>> START Dataset excerpt

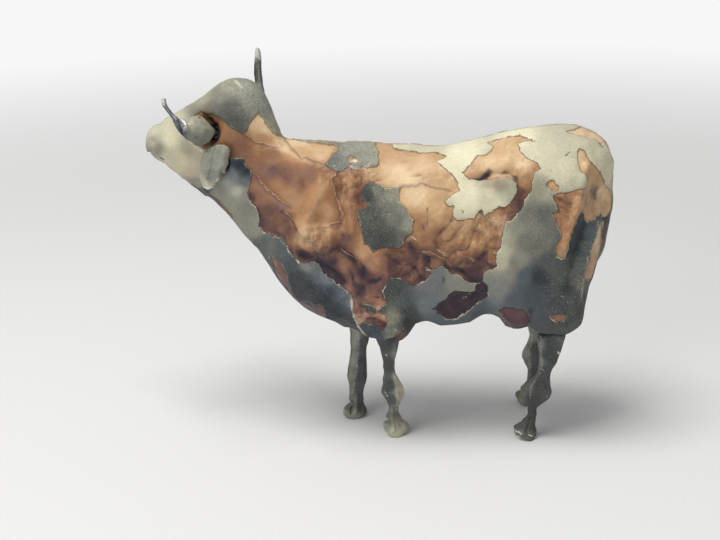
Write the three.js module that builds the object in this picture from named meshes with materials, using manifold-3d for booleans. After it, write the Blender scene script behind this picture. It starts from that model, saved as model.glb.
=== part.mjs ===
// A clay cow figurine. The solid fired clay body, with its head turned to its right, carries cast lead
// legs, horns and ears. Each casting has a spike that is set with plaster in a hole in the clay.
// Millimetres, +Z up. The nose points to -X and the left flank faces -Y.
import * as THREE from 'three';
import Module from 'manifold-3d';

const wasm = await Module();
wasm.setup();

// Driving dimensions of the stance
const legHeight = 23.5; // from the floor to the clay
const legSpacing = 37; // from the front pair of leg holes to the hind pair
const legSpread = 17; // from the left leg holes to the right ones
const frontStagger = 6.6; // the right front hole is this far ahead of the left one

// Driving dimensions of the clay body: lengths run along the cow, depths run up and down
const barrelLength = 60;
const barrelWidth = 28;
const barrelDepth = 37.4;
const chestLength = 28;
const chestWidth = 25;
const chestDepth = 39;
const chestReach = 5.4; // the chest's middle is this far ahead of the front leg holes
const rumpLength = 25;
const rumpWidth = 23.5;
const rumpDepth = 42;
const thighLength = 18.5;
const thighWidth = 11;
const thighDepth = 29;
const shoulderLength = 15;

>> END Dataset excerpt

__What you should do__: Return all the data exactly as given.

__Result__:
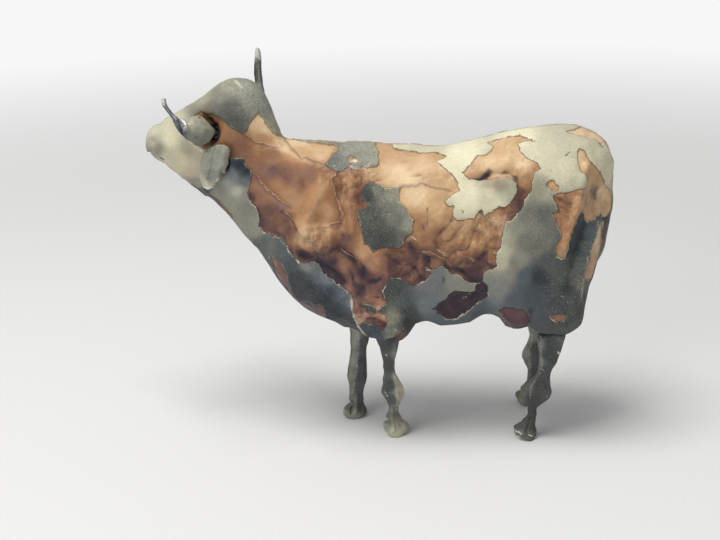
Write the three.js module that builds the object in this picture from named meshes with materials, using manifold-3d for booleans. After it, write the Blender scene script behind this picture. It starts from that model, saved as model.glb.
=== part.mjs ===
// A clay cow figurine. The solid fired clay body, with its head turned to its right, carries cast lead
// legs, horns and ears. Each casting has a spike that is set with plaster in a hole in the clay.
// Millimetres, +Z up. The nose points to -X and the left flank faces -Y.
import * as THREE from 'three';
import Module from 'manifold-3d';

const wasm = await Module();
wasm.setup();

// Driving dimensions of the stance
const legHeight = 23.5; // from the floor to the clay
const legSpacing = 37; // from the front pair of leg holes to the hind pair
const legSpread = 17; // from the left leg holes to the right ones
const frontStagger = 6.6; // the right front hole is this far ahead of the left one

// Driving dimensions of the clay body: lengths run along the cow, depths run up and down
const barrelLength = 60;
const barrelWidth = 28;
const barrelDepth = 37.4;
const chestLength = 28;
const chestWidth = 25;
const chestDepth = 39;
const chestReach = 5.4; // the chest's middle is this far ahead of the front leg holes
const rumpLength = 25;
const rumpWidth = 23.5;
const rumpDepth = 42;
const thighLength = 18.5;
const thighWidth = 11;
const thighDepth = 29;
const shoulderLength = 15;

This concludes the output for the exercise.